Another requirement of the PTC is that the energy be ‘‘produced by the taxpayer.’’ Thus, a person must own the energy facility in some capacity in order to claim the tax credits. Section 45(e)(3) provides that, ‘‘in the case of a facility in which more than 1 person has an ownership interest,
except to the extent provided in regulations prescribed by the Secretary, production from the facility shall be allocated among such persons in proportion to their respective ownership interests in the gross sales from such facility.’’ In the case of a wind farm owned by a limited liability company that has more than one member and is taxed as a partnership for federal income tax purposes, the project is considered owned by the partnership.

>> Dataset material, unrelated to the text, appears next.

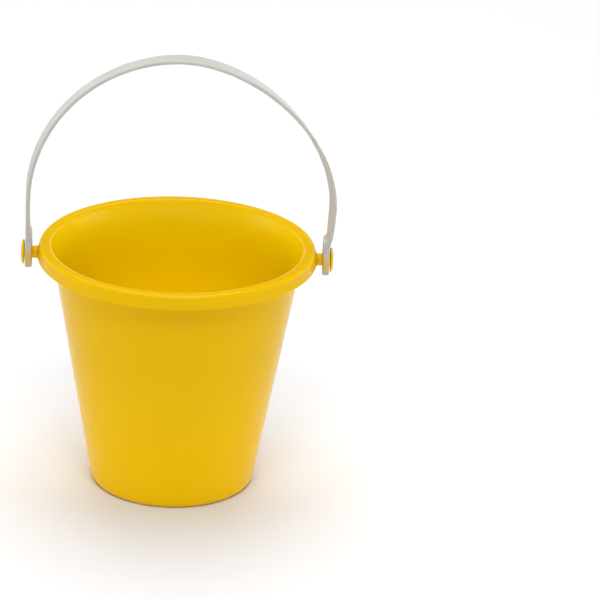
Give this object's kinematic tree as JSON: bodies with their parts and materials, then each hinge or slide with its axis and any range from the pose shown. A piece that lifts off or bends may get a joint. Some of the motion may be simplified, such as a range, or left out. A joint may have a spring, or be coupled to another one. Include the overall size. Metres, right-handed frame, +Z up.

The net income from the sale of the electricity is allocated to the partners in accordance with the partnership tax rules. The requirement that the taxpayer owns the energy facility precludes the use of sale lease backs or inverted lease structures, structures available to recipients of the section ITC, for example, because they are not limited by this ownership requirement.
Interestingly, under a provision enacted in ARRA, a wind energy developer can elect to claim a 30 percent ITC in lieu of the PTC beginning in 2009. A developer that makes such an election can engage in a sale-leaseback or inverted lease structure. In light of Congress’s concern with tax shelter abuse under the original 10 percent ITC for wind, it appears that Congress has overcome (or forgotten) that worry by providing a bigger ITC benefit than that available under prior law.